----- Recorded information
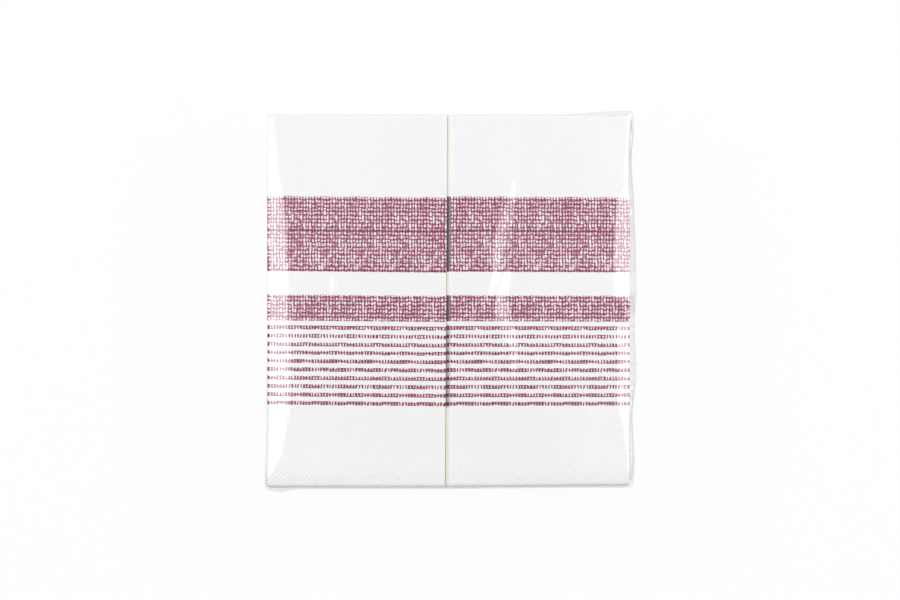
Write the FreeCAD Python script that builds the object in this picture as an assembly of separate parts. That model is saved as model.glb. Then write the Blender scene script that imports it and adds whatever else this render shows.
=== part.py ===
# Sealed pack of folded paper napkins: two stacks, side by side, in a clear film wrap.
# Sizes are in millimetres. X runs across the two stacks, Y along the napkins and Z up from the table.
# The origin is the middle of the wrap's outline, on the face that it stands on.
import FreeCAD, Part

import math
import os

# Napkin: a square sheet folded in half three times, measured folded
napkin_width = 96.5
napkin_length = 200.0
ply = 0.5
fold_air = 0.1
fold_flats = 6
cut_edge_setback = 0.8

# Stacks
napkins_per_stack = 25
stack_gap = 1.8

# Printed fields on the top napkins, measured down from the back edge of the napkin
ink = 0.1
broad_band_start = 44.0
broad_band_width = 40.2
narrow_band_start = 96.8
narrow_band_width = 13.9
stripe_start = 113.15
stripe_pitch = 4.5
stripe_width = 2.1
stripe_count = 10

# Film wrap, drawn thicker than the real film
film = 0.2
side_air = 0.3
top_air = 0.3
end_bulge = 2.5
seal_fin = 4.5
seal_setback = 1.0
gusset_tuck = 50.0
gusset_hem = 0.1

# What the folds and the stack come to
run = 2 * ply
fold_inner = fold_air / 2
fold_outer = fold_inner + run
spine_inner = fold_outer + fold_air
spine_outer = spine_inner + run
napkin_height = 2 * spine_outer
stack_height = napkins_per_stack * napkin_height

# What the wrap comes to, inside and outside
inner_x = stack_gap / 2 + napkin_width + side_air
inner_y = napkin_length / 2 + side_air
inner_z = stack_height + top_air
outer_x = inner_x + film
outer_y = inner_y + film
outer_z = inner_z + 2 * film
outer_corner = side_air + film
seal_z = outer_z / 2
end_half_y = outer_y - outer_corner
fin_thickness = 2 * film
reach_right = outer_x + end_bulge + seal_fin
reach_left = outer_x + end_bulge + fin_thickness
pack_middle_x = (reach_left - reach_right) / 2


def point(x, z, y=0.0):
    return FreeCAD.Vector(x, y, z)


def half_turn(centre, radius, side, upwards):
    """XZ corners of a fold, turned in a few flats, that bulges to side, -1 for left or 1 for right."""
    x, z = centre
    rise = radius if upwards else -radius
    corners = []
    for n in range(fold_flats + 1):
        angle = math.pi * n / fold_flats
        corners.append((x + side * radius * math.sin(angle), z - rise * math.cos(angle)))
    return corners


def along_y(corners, half_length):
    """Extrudes an outline of XZ corners to the same length in front and behind."""
    points = [point(x, z, -half_length) for x, z in corners + corners[:1]]
    face = Part.Face(Part.makePolygon(points))
    return face.extrude(FreeCAD.Vector(0, 2 * half_length, 0))


def napkin_section():
    """The doubled sheet from its cut edge, round the spine, back over the top, down the
    second fold, and in again to the inner cut edge. The spine is on the right."""
    spine_x = napkin_width - spine_outer
    fold_x = fold_outer
    cut_x = cut_edge_setback
    spine_z = spine_outer
    fold_z = napkin_height - fold_outer
    spine = (spine_x, spine_z)
    second_fold = (fold_x, fold_z)
    inner_top_z = spine_z - fold_inner
    inner_under_z = spine_z - fold_outer
    section = [(cut_x, 0)]
    section += half_turn(spine, spine_outer, 1, True)
    section += half_turn(second_fold, fold_outer, -1, False)
    section += [(spine_x, spine_z + fold_inner), (spine_x, inner_top_z)]
    section += [(cut_x, inner_top_z), (cut_x, inner_under_z)]
    section += half_turn(spine, fold_outer, 1, True)
    section += [(fold_x, fold_z - fold_inner), (fold_x, fold_z + fold_inner)]
    section += half_turn(spine, spine_inner, 1, False)
    section += [(cut_x, run)]
    return section


def napkin():
    return along_y(napkin_section(), napkin_length / 2)


def print_fields():
    """The two bands and the thin stripes, as fields of ink on the flat of a napkin."""
    bands = [(broad_band_start, broad_band_width), (narrow_band_start, narrow_band_width)]
    bands += [(stripe_start + n * stripe_pitch, stripe_width) for n in range(stripe_count)]
    width = napkin_width - fold_outer - spine_outer
    fields = []
    for start, band in bands:
        front = napkin_length / 2 - start - band
        fields.append(Part.makeBox(width, band, ink, FreeCAD.Vector(fold_outer, front, 0)))
    return Part.makeCompound(fields)


def end_panels(side, base_x):
    """The wedge under the two film panels that slope out from an end to its seal."""
    base = side * base_x
    tip = side * (base_x + end_bulge)
    return along_y([(base, 0), (tip, seal_z), (base, outer_z)], end_half_y)


def gusset(side, end, wall_x, deeper):
    """The pocket where a side wall folds in under an end's panels, cut out past the pack.
    Its faces spread from an apex on the end wall, deeper mm in from where the film folds."""
    past = 1.2
    mouth_y = end_half_y - gusset_tuck - deeper + past * gusset_tuck
    apex = point(side * wall_x, seal_z, end * (mouth_y - past * gusset_tuck))
    low = point(side * wall_x, seal_z - past * seal_z, end * mouth_y)
    high = point(side * wall_x, seal_z + past * seal_z, end * mouth_y)
    tip = point(side * (wall_x + past * end_bulge), seal_z, end * mouth_y)
    mouth = Part.Face(Part.makePolygon([low, high, tip, low]))
    return pyramid(mouth, apex)


def pyramid(base, apex):
    faces = [base]
    for edge in base.Edges:
        start, end = [vertex.Point for vertex in edge.Vertexes]
        faces.append(Part.Face(Part.makePolygon([start, end, apex, start])))
    solid = Part.makeSolid(Part.makeShell(faces))
    if solid.Volume < 0:
        solid.reverse()
    return solid


def standing_fin():
    """The seal of the right end, which stands straight out."""
    root = outer_x + end_bulge / 2
    tip = outer_x + end_bulge + seal_fin
    low = seal_z - fin_thickness / 2
    high = seal_z + fin_thickness / 2
    corners = [(root, low), (tip, low), (tip, high), (root, high)]
    return along_y(corners, end_half_y - seal_setback)


def folded_fin():
    """The seal of the left end, folded down flat on the lower panel."""
    slope = math.hypot(end_bulge, seal_z)
    down = (end_bulge / slope, -seal_z / slope)
    out = (-seal_z / slope, -end_bulge / slope)
    root = (-(outer_x + end_bulge), seal_z)
    foot = (root[0] + down[0] * seal_fin, root[1] + down[1] * seal_fin)
    corners = [root, foot]
    for x, z in (foot, root):
        corners.append((x + out[0] * fin_thickness, z + out[1] * fin_thickness))
    return along_y(corners, end_half_y - seal_setback)


def tube(half_x, half_y, height, radius, floor):
    """A block whose four long edges are rounded, as the film turns round them."""
    corner = FreeCAD.Vector(-half_x, -half_y, floor)
    block = Part.makeBox(2 * half_x, 2 * half_y, height, corner)
    turned = [edge for edge in block.Edges if abs(edge.tangentAt(0).x) > 0.5]
    return block.makeFillet(radius, turned)


def film_wrap():
    """One tube of film round both stacks, gusseted and sealed at its two ends."""
    wrap = tube(outer_x, outer_y, outer_z, outer_corner, 0)
    hollow = tube(inner_x, inner_y, inner_z, side_air, film)
    spread = gusset_tuck / end_bulge
    hem = gusset_hem * spread
    wall = 2 * film * spread
    for side in (-1, 1):
        wrap = wrap.fuse(end_panels(side, outer_x))
        room = end_panels(side, inner_x)
        for end in (-1, 1):
            room = room.cut(gusset(side, end, inner_x, wall - hem))
        hollow = hollow.fuse(room)
    wrap = wrap.fuse([standing_fin(), folded_fin()])
    pockets = [gusset(side, end, outer_x, -hem) for side in (-1, 1) for end in (-1, 1)]
    return wrap.cut(pockets).cut(hollow).removeSplitter()


def write(name, shape):
    placed = shape.copy()
    placed.translate(FreeCAD.Vector(pack_middle_x, 0, 0))
    placed.exportStep("parts/" + name + ".step")
    print(name, len(placed.Solids), round(placed.Volume, 1), placed.isValid())


def main():
    os.makedirs("parts", exist_ok=True)
    sheet = napkin()
    fields = print_fields()
    stacks = {"left": -stack_gap / 2 - napkin_width, "right": stack_gap / 2}
    for side, stack_x in stacks.items():
        for n in range(napkins_per_stack):
            placed = sheet.copy()
            placed.translate(FreeCAD.Vector(stack_x, 0, film + n * napkin_height))
            write(f"{side}_napkin_{n + 1:02d}", placed)
        inked = fields.copy()
        inked.translate(FreeCAD.Vector(stack_x, 0, film + stack_height))
        write(side + "_print", inked)
    write("film_wrap", film_wrap())


main()
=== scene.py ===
import math
import random

import bpy
import numpy as np
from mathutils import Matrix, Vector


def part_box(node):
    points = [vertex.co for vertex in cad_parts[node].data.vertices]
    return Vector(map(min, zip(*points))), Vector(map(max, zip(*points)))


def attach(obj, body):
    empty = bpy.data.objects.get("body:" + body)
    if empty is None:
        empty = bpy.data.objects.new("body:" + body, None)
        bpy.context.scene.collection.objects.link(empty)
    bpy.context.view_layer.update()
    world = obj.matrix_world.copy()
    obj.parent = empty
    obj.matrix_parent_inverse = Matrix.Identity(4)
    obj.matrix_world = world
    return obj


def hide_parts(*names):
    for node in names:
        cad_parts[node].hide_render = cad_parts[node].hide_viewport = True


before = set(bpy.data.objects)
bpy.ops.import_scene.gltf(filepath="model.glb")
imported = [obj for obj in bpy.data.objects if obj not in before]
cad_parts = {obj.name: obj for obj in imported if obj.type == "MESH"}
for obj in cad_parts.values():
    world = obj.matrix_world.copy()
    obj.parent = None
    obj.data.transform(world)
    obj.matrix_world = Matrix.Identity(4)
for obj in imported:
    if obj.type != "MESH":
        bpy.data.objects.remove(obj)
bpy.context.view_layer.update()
bpy.ops.object.select_all(action="DESELECT")
view = bpy.context.scene.view_settings
view.view_transform = "Standard"

MM = 0.001
NAPKINS = 25
first_low, first_high = [np.array(corner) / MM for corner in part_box("left_napkin_01")]
last_low, last_high = [np.array(corner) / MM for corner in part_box("right_napkin_25")]
wrap_low, wrap_high = [np.array(corner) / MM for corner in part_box("film_wrap")]
NAPKIN_W = first_high[0] - first_low[0]
NAPKIN_L = first_high[1] - first_low[1]
NAPKIN_H = first_high[2] - first_low[2]
STACK_X = {"left": first_low[0], "right": last_low[0]}
STACK_LOW = first_low[2]
STACK_TOP = last_high[2]
PACK_X = (first_low[0] + last_high[0]) / 2
PACK_HALF_X = (last_high[0] - first_low[0]) / 2
GAP_REACH = 1.75
GAP_FOLD = STACK_X["right"] - GAP_REACH
SPINE_X = STACK_X["left"] + NAPKIN_W

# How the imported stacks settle

# Width of the edge zone where the film presses the stack's edge down, at places along Y
LEFT_ZONE = [(-101, 0.8), (-94, 1.4), (-90, 3.8), (-83, 7.2), (-72, 9.4), (-53, 12.2), (-20, 12.1), (-14, 11.2), (40, 10.2), (54, 9.0), (64, 6.4), (75, 5.0), (89, 3.9), (97, 2.8), (101, 2.2)]
RIGHT_ZONE = [(-101, 0.6), (-90, 0.8), (-81, 1.7), (-68, 3.2), (-57, 6.0), (-32, 6.4), (-13, 7.0), (-8, 2.4), (-1, 3.0), (3, 8.2), (38, 8.3), (56, 6.0), (62, 2.8), (75, 2.2), (97, 1.8), (101, 1.0)]
EDGE_SLOPE = math.tan(math.radians(8.0))


def along(table, y):
    places, widths = zip(*table)
    return np.interp(y, places, widths)


def pressed(x, y):
    """How far the film presses the top of the stacks down near the pack's two ends."""
    from_left = x - (PACK_X - PACK_HALF_X)
    from_right = (PACK_X + PACK_HALF_X) - x
    left = np.clip(along(LEFT_ZONE, y) - from_left, 0, 20)
    right = np.clip(along(RIGHT_ZONE, y) - from_right, 0, 20)
    return EDGE_SLOPE * (left + right)


def waves(x, y, z):
    """The soft unevenness of stacked paper."""
    rise = 0.14 * np.sin(x / 17 + y / 41 + z / 19 + 0.7)
    rise += 0.12 * np.sin(x / 29 - y / 23 + z / 13 + 2.1)
    rise += 0.07 * np.sin(x / 9 + y / 31 - z / 17 + 4.0)
    return rise - 0.33


def slumped(x, y, z):
    """Where a place along Y lies once the stacks have slumped: the napkins under the top ones
    stand out a little at the front, and the right stack's front lies askew, a little back."""
    share = y * 2 / NAPKIN_L
    under = 1 - np.exp(-np.clip(STACK_TOP - z, 0, 99) / 3.5)
    held_back = 0.9 * np.clip((x - GAP_FOLD) / NAPKIN_W, 0, 1)
    front = (0.05 - held_back + 0.95 * under) * np.clip(-share, 0, 1.02) ** 4
    return y - front - 0.3 * np.clip(share, 0, 1.02) ** 2


def meeting_line(y):
    """Where the two stacks touch, along X."""
    return -2.62 - 0.0062 * (NAPKIN_L / 2 - y)


def drawn_in(y):
    """How far the film draws the pack's right side in."""
    return 0.7 * np.clip((y - 52) / 8, 0, 1) + 0.5 * np.clip((-58 - y) / 8, 0, 1)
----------
The exercise – Only the lines from the one containing "inked.translate(FreeCAD.Vector(stack_x, 0, film" to the one containing "bpy.context.scene.collection.objects.link(empty)" are to be printed, both ends included, exactly as written.

Solution –
        inked.translate(FreeCAD.Vector(stack_x, 0, film + stack_height))
        write(side + "_print", inked)
    write("film_wrap", film_wrap())


main()
=== scene.py ===
import math
import random

import bpy
import numpy as np
from mathutils import Matrix, Vector


def part_box(node):
    points = [vertex.co for vertex in cad_parts[node].data.vertices]
    return Vector(map(min, zip(*points))), Vector(map(max, zip(*points)))


def attach(obj, body):
    empty = bpy.data.objects.get("body:" + body)
    if empty is None:
        empty = bpy.data.objects.new("body:" + body, None)
        bpy.context.scene.collection.objects.link(empty)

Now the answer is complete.